■ **EXERCISE AIM**
Copy each entry as it stands, leaving nothing out.

Start DATA FOR PROCESSING

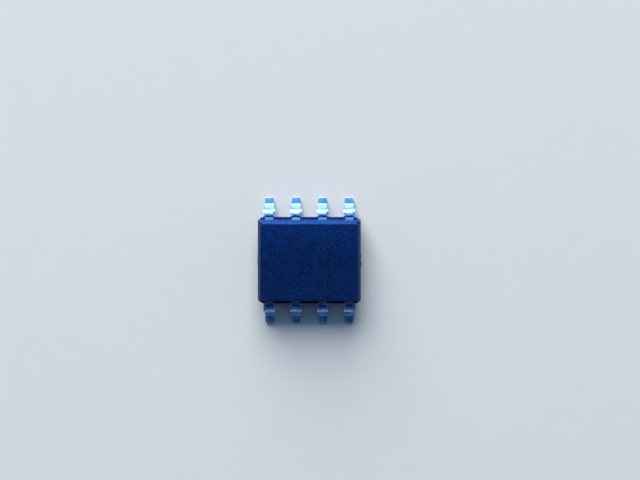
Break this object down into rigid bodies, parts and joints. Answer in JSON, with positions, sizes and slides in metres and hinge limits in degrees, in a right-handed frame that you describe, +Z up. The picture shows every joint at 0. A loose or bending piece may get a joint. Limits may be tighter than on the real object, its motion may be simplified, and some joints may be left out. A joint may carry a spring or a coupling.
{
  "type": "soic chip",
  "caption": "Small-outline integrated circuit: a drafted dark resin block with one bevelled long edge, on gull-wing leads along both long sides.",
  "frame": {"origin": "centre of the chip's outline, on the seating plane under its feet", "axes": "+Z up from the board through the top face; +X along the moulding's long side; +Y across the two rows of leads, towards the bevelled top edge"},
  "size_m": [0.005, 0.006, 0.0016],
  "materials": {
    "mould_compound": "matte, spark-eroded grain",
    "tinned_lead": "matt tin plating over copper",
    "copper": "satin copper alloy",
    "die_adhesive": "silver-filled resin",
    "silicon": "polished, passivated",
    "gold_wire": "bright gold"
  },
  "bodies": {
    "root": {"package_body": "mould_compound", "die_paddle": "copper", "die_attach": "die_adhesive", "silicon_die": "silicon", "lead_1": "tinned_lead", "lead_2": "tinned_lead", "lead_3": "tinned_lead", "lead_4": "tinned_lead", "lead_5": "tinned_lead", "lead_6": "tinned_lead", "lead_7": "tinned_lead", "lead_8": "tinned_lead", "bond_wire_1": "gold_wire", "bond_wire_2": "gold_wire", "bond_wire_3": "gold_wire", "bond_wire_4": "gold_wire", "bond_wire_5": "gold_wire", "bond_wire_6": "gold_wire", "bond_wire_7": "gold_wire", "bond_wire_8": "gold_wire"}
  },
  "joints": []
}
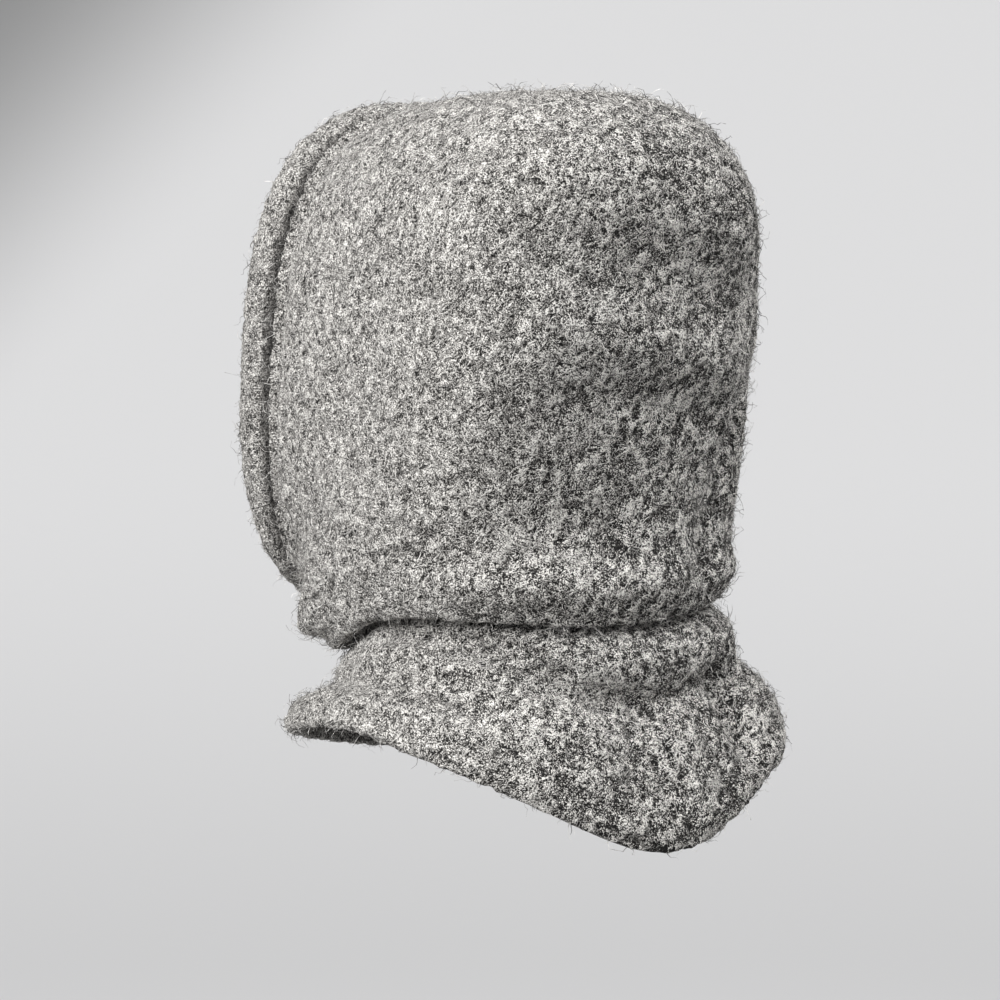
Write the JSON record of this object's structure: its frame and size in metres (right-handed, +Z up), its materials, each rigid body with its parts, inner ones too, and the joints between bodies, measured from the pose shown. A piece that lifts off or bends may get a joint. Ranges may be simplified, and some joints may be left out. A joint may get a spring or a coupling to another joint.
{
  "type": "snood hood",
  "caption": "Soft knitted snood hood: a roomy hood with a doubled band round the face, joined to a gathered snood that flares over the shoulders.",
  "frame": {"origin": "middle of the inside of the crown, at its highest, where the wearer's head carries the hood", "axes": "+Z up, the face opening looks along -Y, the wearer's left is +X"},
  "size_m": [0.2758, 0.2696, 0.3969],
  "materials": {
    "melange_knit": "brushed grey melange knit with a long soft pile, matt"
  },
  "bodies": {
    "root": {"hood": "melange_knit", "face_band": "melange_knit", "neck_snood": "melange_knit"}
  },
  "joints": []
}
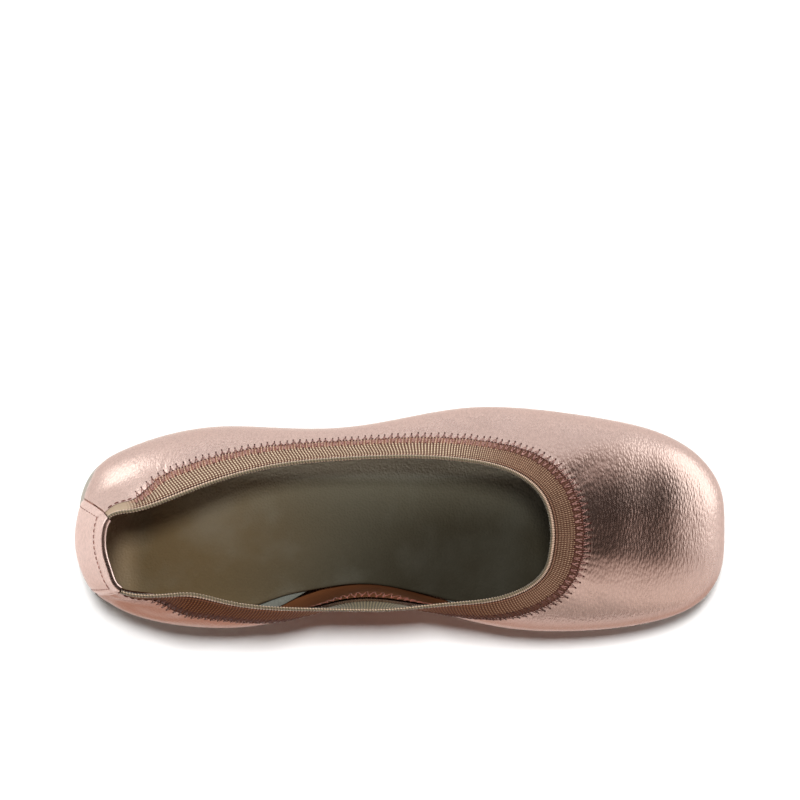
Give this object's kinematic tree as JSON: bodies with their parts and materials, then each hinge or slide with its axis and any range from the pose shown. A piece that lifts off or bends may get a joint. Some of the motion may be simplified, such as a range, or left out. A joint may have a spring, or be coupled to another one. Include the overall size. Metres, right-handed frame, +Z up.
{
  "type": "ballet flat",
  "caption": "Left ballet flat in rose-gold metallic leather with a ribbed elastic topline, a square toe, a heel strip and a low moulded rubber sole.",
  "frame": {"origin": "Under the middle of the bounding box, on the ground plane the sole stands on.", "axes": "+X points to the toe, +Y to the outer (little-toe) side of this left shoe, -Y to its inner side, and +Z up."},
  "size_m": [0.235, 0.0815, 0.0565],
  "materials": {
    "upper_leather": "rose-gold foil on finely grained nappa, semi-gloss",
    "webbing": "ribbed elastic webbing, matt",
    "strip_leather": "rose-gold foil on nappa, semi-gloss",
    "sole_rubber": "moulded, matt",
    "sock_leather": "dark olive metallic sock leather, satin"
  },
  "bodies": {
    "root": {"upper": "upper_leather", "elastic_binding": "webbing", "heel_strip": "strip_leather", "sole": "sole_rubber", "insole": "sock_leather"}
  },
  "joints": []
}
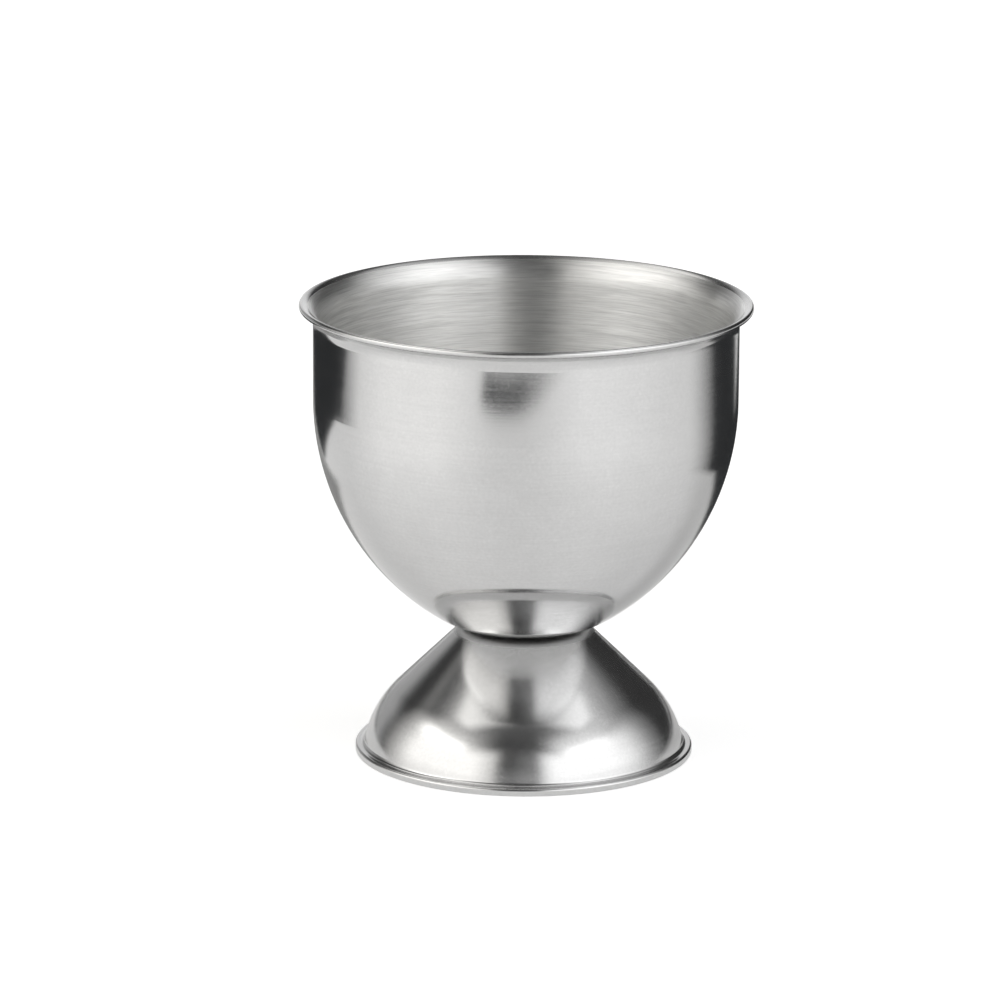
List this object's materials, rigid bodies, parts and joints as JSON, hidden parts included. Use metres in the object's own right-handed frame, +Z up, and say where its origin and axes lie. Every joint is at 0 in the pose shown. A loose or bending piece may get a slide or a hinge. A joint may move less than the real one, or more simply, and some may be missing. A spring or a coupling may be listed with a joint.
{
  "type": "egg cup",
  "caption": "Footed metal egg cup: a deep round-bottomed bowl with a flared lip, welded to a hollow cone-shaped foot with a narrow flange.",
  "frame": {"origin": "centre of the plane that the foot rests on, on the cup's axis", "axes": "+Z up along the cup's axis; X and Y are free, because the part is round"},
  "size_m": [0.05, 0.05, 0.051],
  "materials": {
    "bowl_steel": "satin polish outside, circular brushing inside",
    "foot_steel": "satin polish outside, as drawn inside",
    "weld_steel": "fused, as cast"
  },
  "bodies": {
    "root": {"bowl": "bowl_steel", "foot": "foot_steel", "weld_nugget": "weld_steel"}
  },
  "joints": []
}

End DATA FOR PROCESSING

■ **RESPONSE TO THIS EXERCISE**
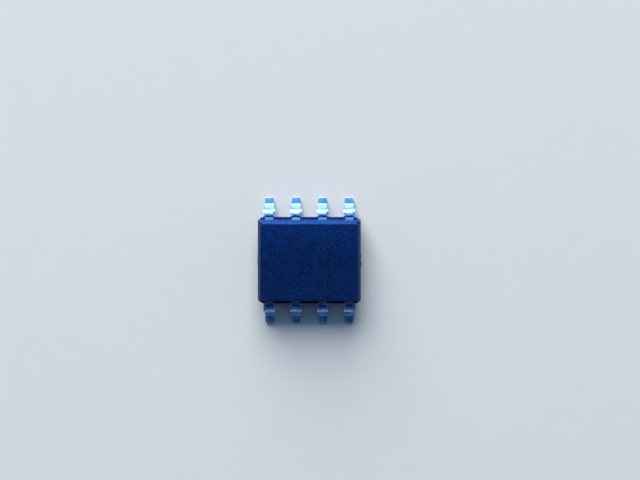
Break this object down into rigid bodies, parts and joints. Answer in JSON, with positions, sizes and slides in metres and hinge limits in degrees, in a right-handed frame that you describe, +Z up. The picture shows every joint at 0. A loose or bending piece may get a joint. Limits may be tighter than on the real object, its motion may be simplified, and some joints may be left out. A joint may carry a spring or a coupling.
{
  "type": "soic chip",
  "caption": "Small-outline integrated circuit: a drafted dark resin block with one bevelled long edge, on gull-wing leads along both long sides.",
  "frame": {"origin": "centre of the chip's outline, on the seating plane under its feet", "axes": "+Z up from the board through the top face; +X along the moulding's long side; +Y across the two rows of leads, towards the bevelled top edge"},
  "size_m": [0.005, 0.006, 0.0016],
  "materials": {
    "mould_compound": "matte, spark-eroded grain",
    "tinned_lead": "matt tin plating over copper",
    "copper": "satin copper alloy",
    "die_adhesive": "silver-filled resin",
    "silicon": "polished, passivated",
    "gold_wire": "bright gold"
  },
  "bodies": {
    "root": {"package_body": "mould_compound", "die_paddle": "copper", "die_attach": "die_adhesive", "silicon_die": "silicon", "lead_1": "tinned_lead", "lead_2": "tinned_lead", "lead_3": "tinned_lead", "lead_4": "tinned_lead", "lead_5": "tinned_lead", "lead_6": "tinned_lead", "lead_7": "tinned_lead", "lead_8": "tinned_lead", "bond_wire_1": "gold_wire", "bond_wire_2": "gold_wire", "bond_wire_3": "gold_wire", "bond_wire_4": "gold_wire", "bond_wire_5": "gold_wire", "bond_wire_6": "gold_wire", "bond_wire_7": "gold_wire", "bond_wire_8": "gold_wire"}
  },
  "joints": []
}
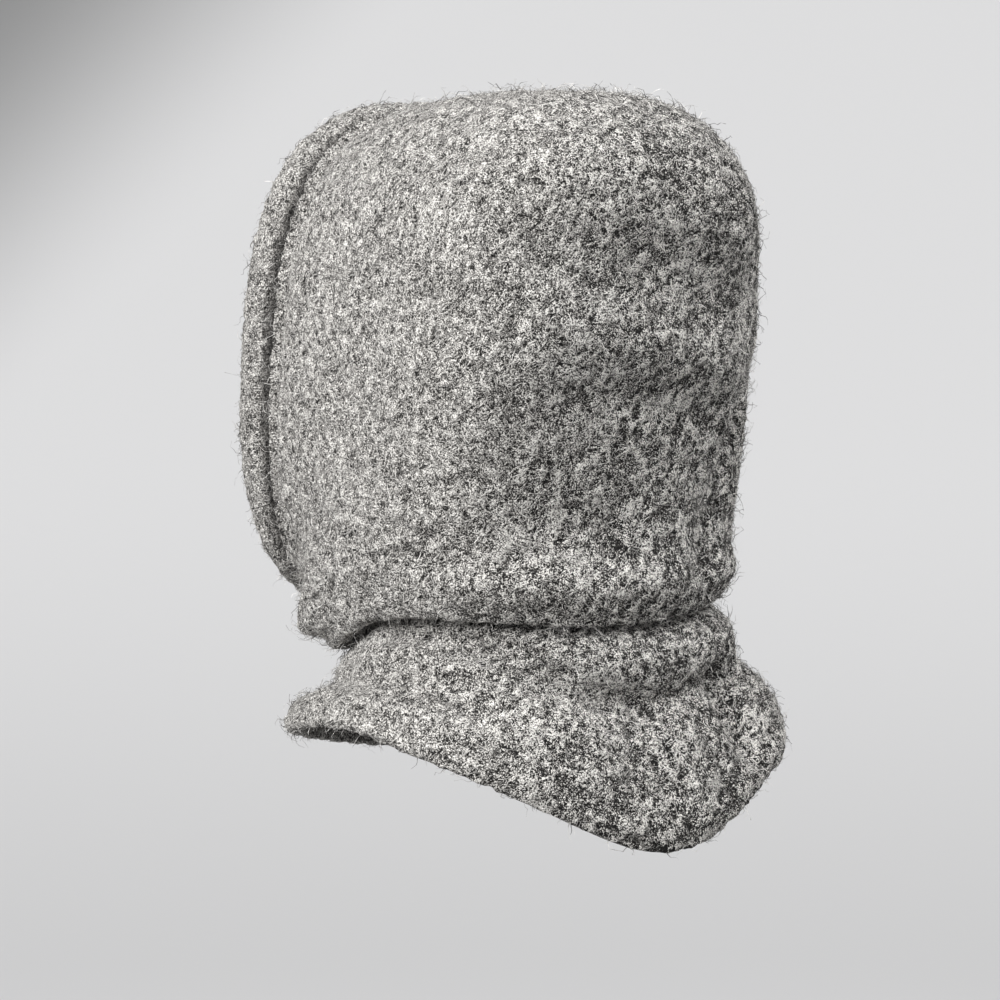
Write the JSON record of this object's structure: its frame and size in metres (right-handed, +Z up), its materials, each rigid body with its parts, inner ones too, and the joints between bodies, measured from the pose shown. A piece that lifts off or bends may get a joint. Ranges may be simplified, and some joints may be left out. A joint may get a spring or a coupling to another joint.
{
  "type": "snood hood",
  "caption": "Soft knitted snood hood: a roomy hood with a doubled band round the face, joined to a gathered snood that flares over the shoulders.",
  "frame": {"origin": "middle of the inside of the crown, at its highest, where the wearer's head carries the hood", "axes": "+Z up, the face opening looks along -Y, the wearer's left is +X"},
  "size_m": [0.2758, 0.2696, 0.3969],
  "materials": {
    "melange_knit": "brushed grey melange knit with a long soft pile, matt"
  },
  "bodies": {
    "root": {"hood": "melange_knit", "face_band": "melange_knit", "neck_snood": "melange_knit"}
  },
  "joints": []
}
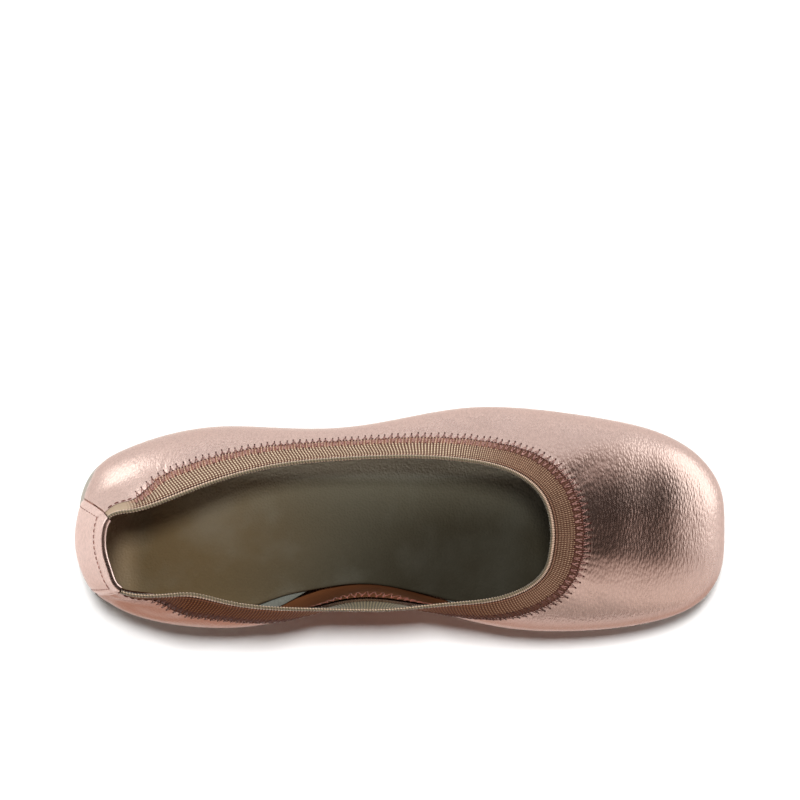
Give this object's kinematic tree as JSON: bodies with their parts and materials, then each hinge or slide with its axis and any range from the pose shown. A piece that lifts off or bends may get a joint. Some of the motion may be simplified, such as a range, or left out. A joint may have a spring, or be coupled to another one. Include the overall size. Metres, right-handed frame, +Z up.
{
  "type": "ballet flat",
  "caption": "Left ballet flat in rose-gold metallic leather with a ribbed elastic topline, a square toe, a heel strip and a low moulded rubber sole.",
  "frame": {"origin": "Under the middle of the bounding box, on the ground plane the sole stands on.", "axes": "+X points to the toe, +Y to the outer (little-toe) side of this left shoe, -Y to its inner side, and +Z up."},
  "size_m": [0.235, 0.0815, 0.0565],
  "materials": {
    "upper_leather": "rose-gold foil on finely grained nappa, semi-gloss",
    "webbing": "ribbed elastic webbing, matt",
    "strip_leather": "rose-gold foil on nappa, semi-gloss",
    "sole_rubber": "moulded, matt",
    "sock_leather": "dark olive metallic sock leather, satin"
  },
  "bodies": {
    "root": {"upper": "upper_leather", "elastic_binding": "webbing", "heel_strip": "strip_leather", "sole": "sole_rubber", "insole": "sock_leather"}
  },
  "joints": []
}
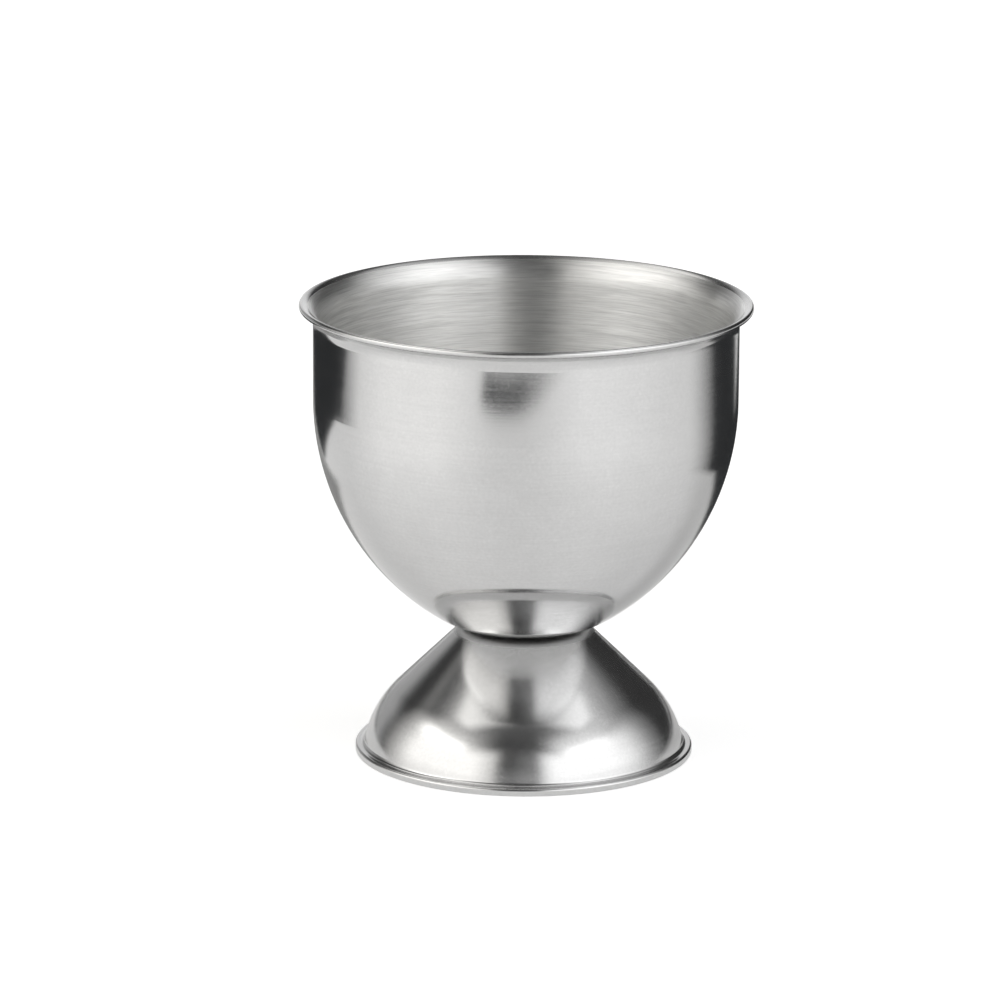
List this object's materials, rigid bodies, parts and joints as JSON, hidden parts included. Use metres in the object's own right-handed frame, +Z up, and say where its origin and axes lie. Every joint is at 0 in the pose shown. A loose or bending piece may get a slide or a hinge. A joint may move less than the real one, or more simply, and some may be missing. A spring or a coupling may be listed with a joint.
{
  "type": "egg cup",
  "caption": "Footed metal egg cup: a deep round-bottomed bowl with a flared lip, welded to a hollow cone-shaped foot with a narrow flange.",
  "frame": {"origin": "centre of the plane that the foot rests on, on the cup's axis", "axes": "+Z up along the cup's axis; X and Y are free, because the part is round"},
  "size_m": [0.05, 0.05, 0.051],
  "materials": {
    "bowl_steel": "satin polish outside, circular brushing inside",
    "foot_steel": "satin polish outside, as drawn inside",
    "weld_steel": "fused, as cast"
  },
  "bodies": {
    "root": {"bowl": "bowl_steel", "foot": "foot_steel", "weld_nugget": "weld_steel"}
  },
  "joints": []
}